◆ RECORDS TO PROCESS:

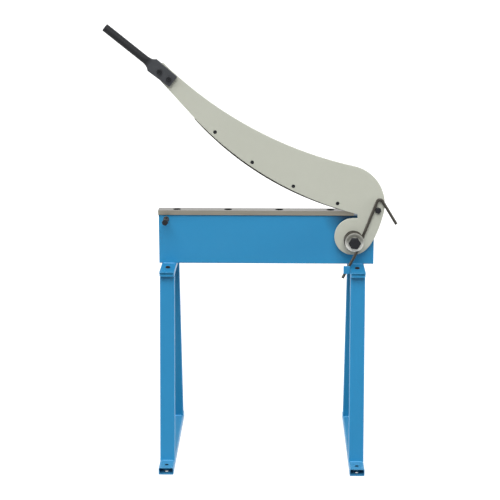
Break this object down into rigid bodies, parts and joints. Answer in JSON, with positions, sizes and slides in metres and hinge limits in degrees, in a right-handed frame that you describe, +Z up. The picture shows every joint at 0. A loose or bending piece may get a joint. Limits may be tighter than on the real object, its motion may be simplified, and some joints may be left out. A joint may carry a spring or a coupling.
{
  "type": "bench shear",
  "caption": "Hand-lever bench shear: a curved, spring-balanced arm with a blade pivots on a channel beam that carries the lower blade, on a stand of rectangular tube.",
  "frame": {"origin": "on the floor, in the middle of the footprint", "axes": "+Z up, +X along the blades from the handle's side to the pivot, +Y from the operator to the back"},
  "size_m": [0.9872, 0.564, 1.486],
  "materials": {
    "blue_paint": "semi-gloss",
    "grey_paint": "satin",
    "ground_steel": "ground",
    "black_oxide": "black oxide, oiled",
    "black_handle": "satin",
    "spring_steel": "dark, as drawn and tempered",
    "turned_steel": "turned",
    "bronze": "machined",
    "zinc_plate": "zinc plated"
  },
  "bodies": {
    "frame": {"left_foot_rail": "blue_paint", "left_front_post": "blue_paint", "left_rear_post": "blue_paint", "left_top_plate": "blue_paint", "left_machine_foot": "blue_paint", "left_front_stand_bolt": "black_oxide", "left_rear_stand_bolt": "black_oxide", "right_foot_rail": "blue_paint", "right_front_post": "blue_paint", "right_rear_post": "blue_paint", "right_top_plate": "blue_paint", "right_machine_foot": "blue_paint", "right_front_stand_bolt": "black_oxide", "right_rear_stand_bolt": "black_oxide", "beam": "blue_paint", "lower_blade": "ground_steel", "lower_blade_screw_1": "black_oxide", "lower_blade_screw_2": "black_oxide", "lower_blade_screw_3": "black_oxide", "lower_blade_screw_4": "black_oxide", "stop_bolt": "black_oxide", "stop_bolt_nut": "zinc_plate", "spring_bracket": "blue_paint", "pivot_boss": "blue_paint", "hub_spacer": "turned_steel", "pivot_sleeve": "turned_steel", "spring_retainer": "turned_steel", "pivot_bolt": "black_oxide", "pivot_washer": "zinc_plate", "pivot_nut": "zinc_plate", "torsion_spring": "spring_steel"},
    "arm": {"arm_plate": "grey_paint", "arm_bush": "bronze", "upper_blade": "ground_steel", "upper_blade_screw_1": "black_oxide", "upper_blade_screw_2": "black_oxide", "upper_blade_screw_3": "black_oxide", "upper_blade_screw_4": "black_oxide", "catch_bolt": "black_oxide", "catch_nut": "zinc_plate", "handle": "black_handle", "handle_screw_1": "black_oxide", "handle_screw_2": "black_oxide", "handle_nut_1": "zinc_plate", "handle_nut_2": "zinc_plate"}
  },
  "joints": [
    {"name": "arm_pivot", "type": "hinge", "parent": "frame", "child": "arm", "pos_m": [0.3465, -0.02, 0.7617], "axis": [0, 1, 0], "range_deg": [-29.8, 5], "stiffness_Nm_per_rad": 152, "springref_deg": 11.73, "deforming": ["torsion_spring"]}
  ]
}
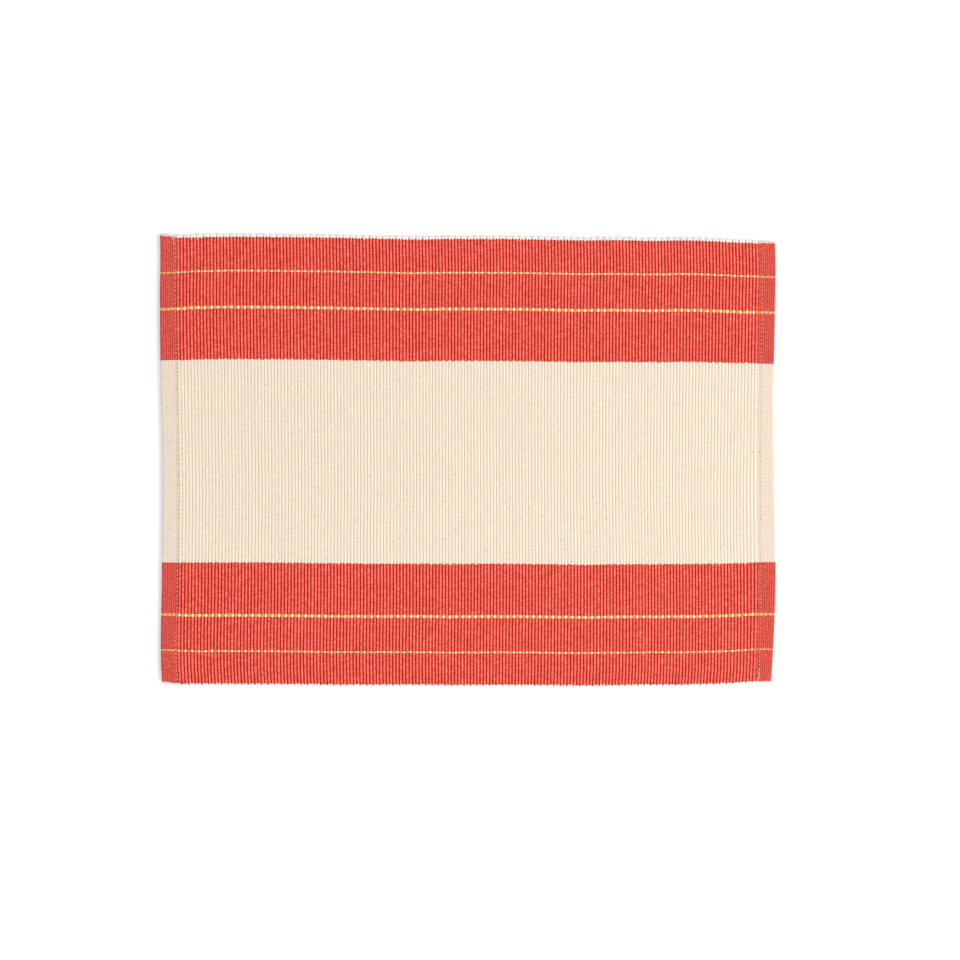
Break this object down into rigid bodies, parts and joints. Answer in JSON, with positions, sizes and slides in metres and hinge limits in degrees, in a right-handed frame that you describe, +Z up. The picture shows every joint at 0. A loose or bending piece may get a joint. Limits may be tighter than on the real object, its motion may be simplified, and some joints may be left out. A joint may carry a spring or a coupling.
{
  "type": "fabric placemat",
  "caption": "Flat rectangular place mat of ribbed cotton, cream with red side bands and thin yellow and white stripes, and stitched hems at its ends.",
  "frame": {"origin": "centre of the mat's outline, on the flat underside that it rests on", "axes": "+X along the long side, +Y across the mat from its front edge to its back edge, +Z up out of its face"},
  "size_m": [0.4518, 0.3326, 0.0024],
  "materials": {
    "banded_cotton": "matt warp-faced cotton rib with brick-red bands (0.74, 0.1, 0.065) along both long sides and an undyed cream middle (0.88, 0.79, 0.63), darker in the grooves between ribs, with small brown seed flecks in the cream",
    "cream_weft": "thick, softly spun undyed cotton weft, seen where it turns back at the long edges",
    "white_yarn": "soft white cotton yarn, slightly fuzzy",
    "yellow_yarn": "golden yellow cotton yarn, slightly fuzzy",
    "hem_thread": "thin twisted cream sewing thread"
  },
  "bodies": {
    "root": {"placemat": "banded_cotton"}
  },
  "joints": []
}
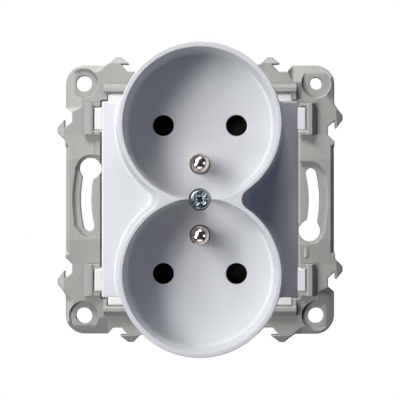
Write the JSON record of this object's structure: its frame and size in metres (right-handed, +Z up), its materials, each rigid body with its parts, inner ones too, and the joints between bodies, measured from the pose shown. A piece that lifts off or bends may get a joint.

◆ SHORT EXERCISE:
Copy out all of the records shown above exactly.

◆ ANSWER IN FULL:
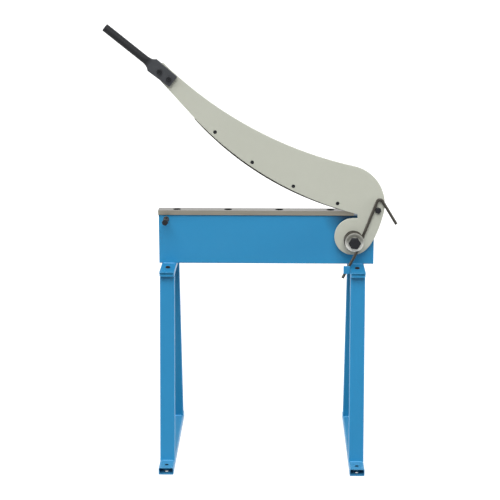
Break this object down into rigid bodies, parts and joints. Answer in JSON, with positions, sizes and slides in metres and hinge limits in degrees, in a right-handed frame that you describe, +Z up. The picture shows every joint at 0. A loose or bending piece may get a joint. Limits may be tighter than on the real object, its motion may be simplified, and some joints may be left out. A joint may carry a spring or a coupling.
{
  "type": "bench shear",
  "caption": "Hand-lever bench shear: a curved, spring-balanced arm with a blade pivots on a channel beam that carries the lower blade, on a stand of rectangular tube.",
  "frame": {"origin": "on the floor, in the middle of the footprint", "axes": "+Z up, +X along the blades from the handle's side to the pivot, +Y from the operator to the back"},
  "size_m": [0.9872, 0.564, 1.486],
  "materials": {
    "blue_paint": "semi-gloss",
    "grey_paint": "satin",
    "ground_steel": "ground",
    "black_oxide": "black oxide, oiled",
    "black_handle": "satin",
    "spring_steel": "dark, as drawn and tempered",
    "turned_steel": "turned",
    "bronze": "machined",
    "zinc_plate": "zinc plated"
  },
  "bodies": {
    "frame": {"left_foot_rail": "blue_paint", "left_front_post": "blue_paint", "left_rear_post": "blue_paint", "left_top_plate": "blue_paint", "left_machine_foot": "blue_paint", "left_front_stand_bolt": "black_oxide", "left_rear_stand_bolt": "black_oxide", "right_foot_rail": "blue_paint", "right_front_post": "blue_paint", "right_rear_post": "blue_paint", "right_top_plate": "blue_paint", "right_machine_foot": "blue_paint", "right_front_stand_bolt": "black_oxide", "right_rear_stand_bolt": "black_oxide", "beam": "blue_paint", "lower_blade": "ground_steel", "lower_blade_screw_1": "black_oxide", "lower_blade_screw_2": "black_oxide", "lower_blade_screw_3": "black_oxide", "lower_blade_screw_4": "black_oxide", "stop_bolt": "black_oxide", "stop_bolt_nut": "zinc_plate", "spring_bracket": "blue_paint", "pivot_boss": "blue_paint", "hub_spacer": "turned_steel", "pivot_sleeve": "turned_steel", "spring_retainer": "turned_steel", "pivot_bolt": "black_oxide", "pivot_washer": "zinc_plate", "pivot_nut": "zinc_plate", "torsion_spring": "spring_steel"},
    "arm": {"arm_plate": "grey_paint", "arm_bush": "bronze", "upper_blade": "ground_steel", "upper_blade_screw_1": "black_oxide", "upper_blade_screw_2": "black_oxide", "upper_blade_screw_3": "black_oxide", "upper_blade_screw_4": "black_oxide", "catch_bolt": "black_oxide", "catch_nut": "zinc_plate", "handle": "black_handle", "handle_screw_1": "black_oxide", "handle_screw_2": "black_oxide", "handle_nut_1": "zinc_plate", "handle_nut_2": "zinc_plate"}
  },
  "joints": [
    {"name": "arm_pivot", "type": "hinge", "parent": "frame", "child": "arm", "pos_m": [0.3465, -0.02, 0.7617], "axis": [0, 1, 0], "range_deg": [-29.8, 5], "stiffness_Nm_per_rad": 152, "springref_deg": 11.73, "deforming": ["torsion_spring"]}
  ]
}
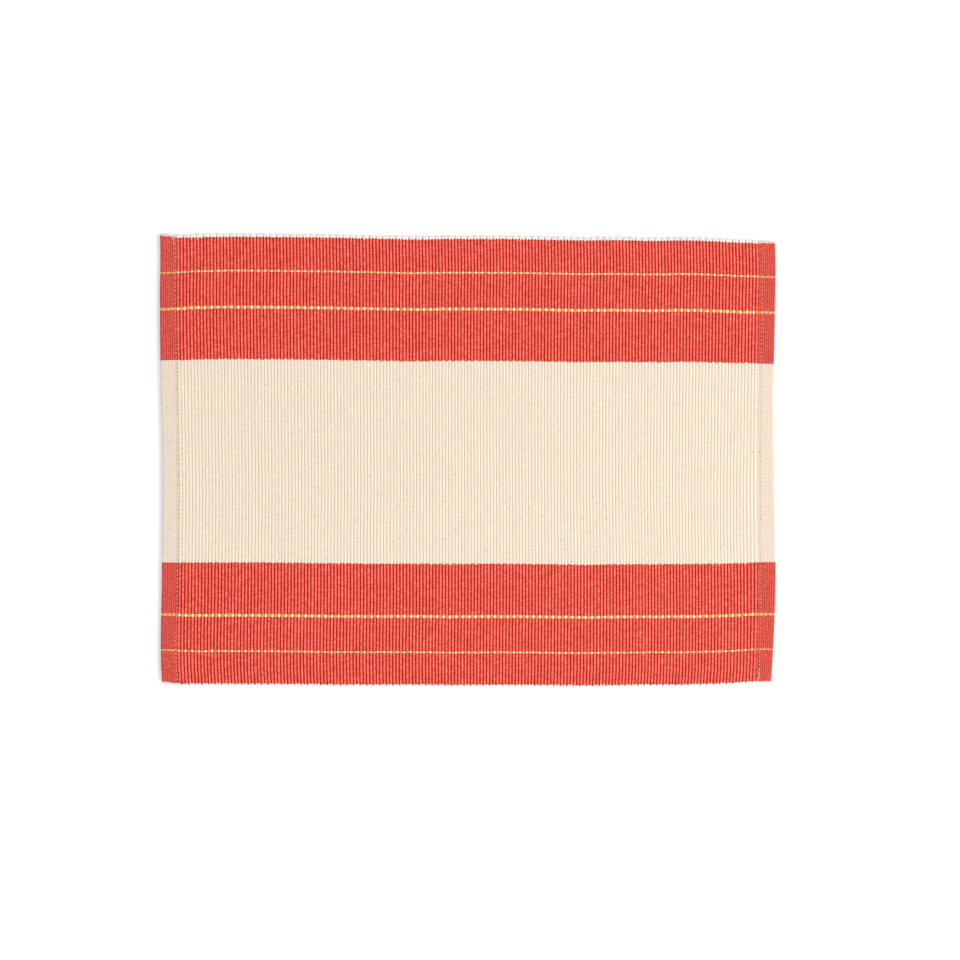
Break this object down into rigid bodies, parts and joints. Answer in JSON, with positions, sizes and slides in metres and hinge limits in degrees, in a right-handed frame that you describe, +Z up. The picture shows every joint at 0. A loose or bending piece may get a joint. Limits may be tighter than on the real object, its motion may be simplified, and some joints may be left out. A joint may carry a spring or a coupling.
{
  "type": "fabric placemat",
  "caption": "Flat rectangular place mat of ribbed cotton, cream with red side bands and thin yellow and white stripes, and stitched hems at its ends.",
  "frame": {"origin": "centre of the mat's outline, on the flat underside that it rests on", "axes": "+X along the long side, +Y across the mat from its front edge to its back edge, +Z up out of its face"},
  "size_m": [0.4518, 0.3326, 0.0024],
  "materials": {
    "banded_cotton": "matt warp-faced cotton rib with brick-red bands (0.74, 0.1, 0.065) along both long sides and an undyed cream middle (0.88, 0.79, 0.63), darker in the grooves between ribs, with small brown seed flecks in the cream",
    "cream_weft": "thick, softly spun undyed cotton weft, seen where it turns back at the long edges",
    "white_yarn": "soft white cotton yarn, slightly fuzzy",
    "yellow_yarn": "golden yellow cotton yarn, slightly fuzzy",
    "hem_thread": "thin twisted cream sewing thread"
  },
  "bodies": {
    "root": {"placemat": "banded_cotton"}
  },
  "joints": []
}
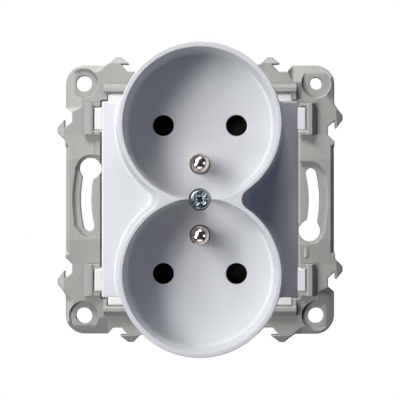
Write the JSON record of this object's structure: its frame and size in metres (right-handed, +Z up), its materials, each rigid body with its parts, inner ones too, and the joints between bodies, measured from the pose shown. A piece that lifts off or bends may get a joint.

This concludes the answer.